Deep Sea, Emergency Weave interlaces strips of emergency blanket material—a symbolically charged material, tied to protest, crisis, and displacement—with imagery from deep-sea ecosystems. Created in response to the Norwegian Parliament’s December 2023 decision to open a vast deep-sea region between Greenland and Norway for commercial mining licenses, the piece weaves together fragments of a fragile and largely unexplored world. Photographs of marine creatures and mineable geological formations are embedded into the warp of the emergency blanket, alongside a newspaper front page bearing the headline: “Bunnløs jakt på rikdom” (“Bottomless hunt for wealth”). The shimmering surface of the work causes the motif to shift with the light and with the viewer’s movement around it.
Though the mining decision is currently paused, the artwork poses pressing questions: How does the unknown—and its role in the larger web of life—measure against the political and economic imperatives of what a green transition might entail? How do we weigh the increasing need for minerals against the existence of ecosystems and life forms we barely understand? And ultimately, who holds the authority to decide the fate of ancient ecologies and their deep geological entanglement?
McGeorge uses a complex raw material to highlight issues related to political and economic value perspectives.

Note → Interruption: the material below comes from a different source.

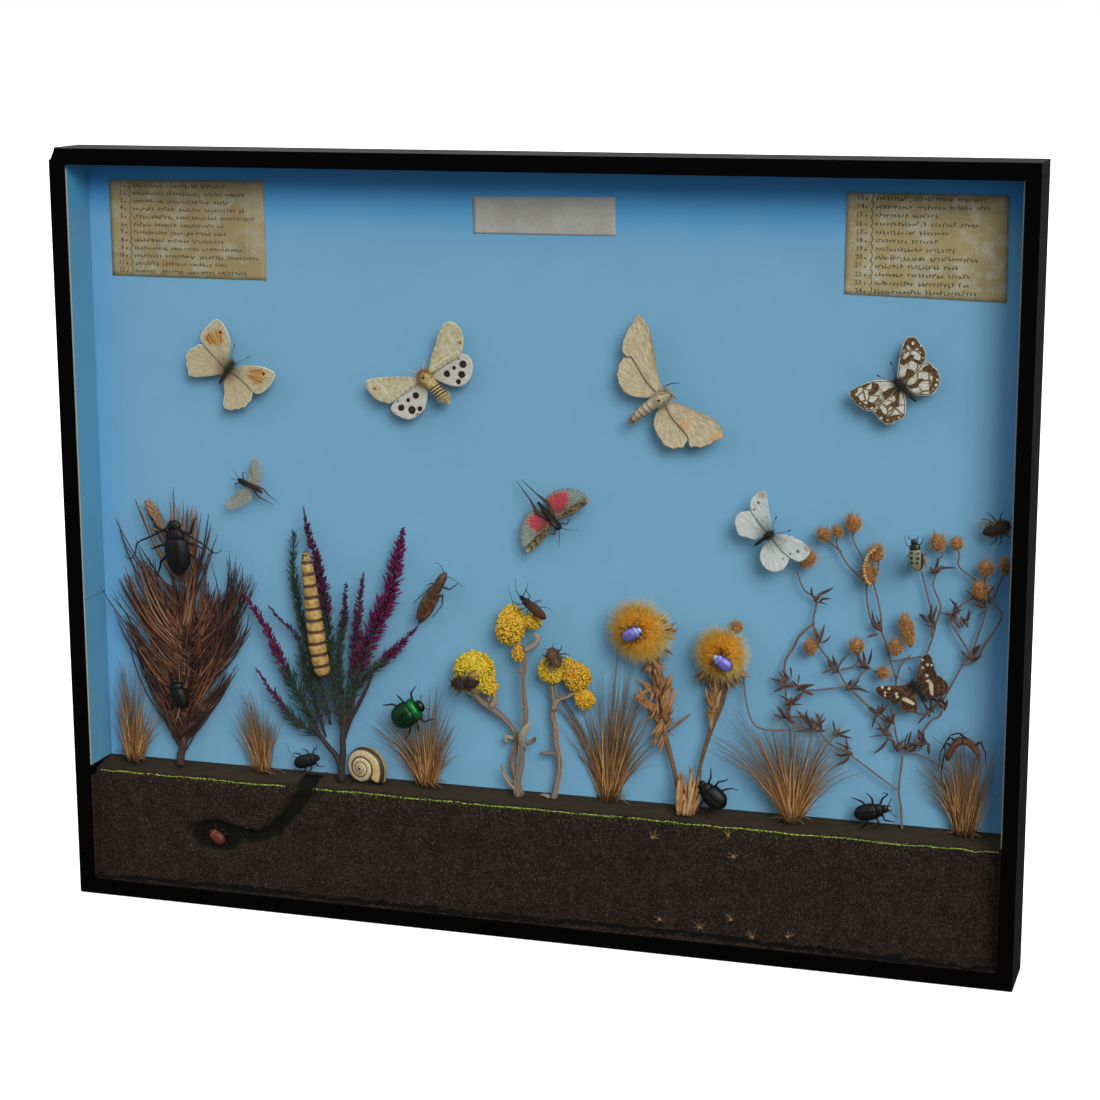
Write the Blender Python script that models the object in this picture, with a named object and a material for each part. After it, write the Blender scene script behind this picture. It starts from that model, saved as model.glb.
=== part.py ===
"""Glazed insect collection case: a shallow black box with a glass front, holding
pinned butterflies, beetles and grasshoppers over dried plants and a bank of soil.

Stands upright on its bottom board, facing -Y; the origin is the middle of its foot.
Every piece is modelled in millimetres and scaled to metres when it is finished.
"""

import math

import bmesh
import bpy
from mathutils import Matrix, Vector

for thing in list(bpy.data.objects):
    bpy.data.objects.remove(thing)

MM = 0.001

# The case.
WIDTH, HEIGHT, DEPTH = 500.0, 398.0, 33.0
WALL = 7.0  # thickness of the side, top and bottom boards
GAP = 0.3  # air between neighbouring pieces
BINDING_T = 0.8  # thickness of the black tape around the glass
BINDING_W = {"left": 8.7, "right": 7.4, "top": 8.3, "bottom": 7.1}
GLASS_T = 2.0
REBATE_W = 4.0  # the ledge in the boards' front edge that the glass lies in
BACK_T = 2.0
BACKING_T = 3.1  # blue sheet on which everything is fixed
LINING_T = 1.0
FRONT = -DEPTH / 2
BOARD_Y0 = FRONT + BINDING_T + GAP
GLASS_Y1 = BOARD_Y0 + GLASS_T
REBATE_Y = GLASS_Y1 + GAP
BACK_Y0 = DEPTH / 2 - BACK_T
BOARD_Y1 = BACK_Y0 - GAP
BACKING_Y0 = BOARD_Y1 - BACKING_T
HALF = WIDTH / 2
INNER = HALF - WALL  # inner face of the side boards

# The bank of soil, as heights above the foot at depths behind the front plane.
SOIL_FOOT_Z = WALL + GAP
SOIL_PROFILE = (
    (3.7, SOIL_FOOT_Z), (3.7, 8.5), (10.2, 9.8), (10.6, 67.3), (27.3, 70.8), (27.3, SOIL_FOOT_Z),
)
CHEEK_W = 1.6  # soil stuck to the side walls in front of the bank
BURROW = (
    (-170, 35, 9.5), (-151, 36, 3.2), (-140, 42, 3.2), (-131, 53, 3.4), (-125, 60, 3.6), (-122, 70, 5.0),
)

parts = bpy.data.collections.new("insect_collection_drawer")
bpy.context.scene.collection.children.link(parts)
aids = bpy.data.collections.new("aids")
bpy.context.scene.collection.children.link(aids)


# Shapes: each returns a mesh in millimetres.

def mesh_of(bm):
    mesh = bpy.data.meshes.new("shape")
    bm.to_mesh(mesh)
    bm.free()
    return mesh


def box(low, high):
    bm = bmesh.new()
    middle = [(a + b) / 2 for a, b in zip(low, high)]
    size = Matrix.Diagonal([b - a for a, b in zip(low, high)]).to_4x4()
    bmesh.ops.create_cube(bm, size=1, matrix=Matrix.Translation(middle) @ size)
    return mesh_of(bm)


def made_mesh(curve):
    """The mesh of a curve, with its caps joined to its sides."""
    thing = bpy.data.objects.new("curve", curve)
    aids.objects.link(thing)
    graph = bpy.context.evaluated_depsgraph_get()
    mesh = bpy.data.meshes.new_from_object(thing.evaluated_get(graph))
    bpy.data.objects.remove(thing)
    bm = bmesh.new()
    bm.from_mesh(mesh)
    bmesh.ops.remove_doubles(bm, verts=bm.verts, dist=1e-3)
    bmesh.ops.recalc_face_normals(bm, faces=bm.faces)
    bm.to_mesh(mesh)
    bm.free()
    return mesh


def plate(outline, low, high):
    """A flat sheet with this outline in x and y, between two heights in z."""
    curve = bpy.data.curves.new("plate", "CURVE")
    curve.dimensions = "2D"
    curve.fill_mode = "BOTH"
    curve.extrude = (high - low) / 2
    line = curve.splines.new("POLY")
    line.points.add(len(outline) - 1)
    for point, (x, y) in zip(line.points, outline):
        point.co = (x, y, 0, 1)
    line.use_cyclic_u = True
    mesh = made_mesh(curve)
    mesh.transform(Matrix.Translation((0, 0, (low + high) / 2)))
    return mesh


def ring(sides):
    """The section of a limb: a regular polygon of radius 1."""
    curve = bpy.data.curves.new("section", "CURVE")
    line = curve.splines.new("POLY")
    line.points.add(sides - 1)
    for i, point in enumerate(line.points):
        turn = 2 * math.pi * (i + 0.5) / sides
        point.co = (math.cos(turn), math.sin(turn), 0, 1)
    line.use_cyclic_u = True
    thing = bpy.data.objects.new("section", curve)
    thing.hide_render = True
    thing.display_type = "WIRE"
    aids.objects.link(thing)
    return thing


SECTION = {sides: ring(sides) for sides in (3, 4, 5, 6)}


def limb(points, radii, sides=3):
    """A leg, stem or body: points joined by straight runs, with a radius at each."""
    curve = bpy.data.curves.new("limb", "CURVE")
    curve.dimensions = "3D"
    curve.bevel_mode = "OBJECT"
    curve.bevel_object = SECTION[sides]
    curve.use_fill_caps = True
    line = curve.splines.new("POLY")
    line.points.add(len(points) - 1)
    for i, (point, co) in enumerate(zip(line.points, points)):
        point.co = (*co, 1) if len(co) == 3 else (*co, 0, 1)
        point.radius = radii[i] if i < len(radii) else radii[-1]
    return made_mesh(curve)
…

In the woven textile made from emergency blankets titled The Sea Around Us, Medusa Head, McGeorge comments on the Norwegian Parliament’s decision to open deep-sea areas in the Greenland Sea for mining exploration. These areas contain mineral-rich geological formations that are extractable and form the basis of much deep-sea life. The formations, along with the brittle star species Medusa Head (Gorgonocephalus), and the recognizable architecture of the Norwegian Parliament chamber, can be glimpsed through the shimmering weave of the material. The title of the work directly references Rachel Carson’s still-relevant 1951 book The Sea Around Us.
McGeorge’s watercolors, directly drawn from her sketchbooks, capture her first-hand encounters with diverse environments, including a vast coal mining landscape in Colombia, indigenous succulents growing in diamond-mined sand in Namibia, lichen species adapted to heavy metal runoff from mines in Røros, and bird cliffs in Northern Norway. The double-page spreads from her sketchbooks reveal a profound connection with these sites, serving as intimate ‘fieldnotes,’ where the flowing watercolors allow motifs—such as eyes, hands, leaves, and seeds—to transform and merge.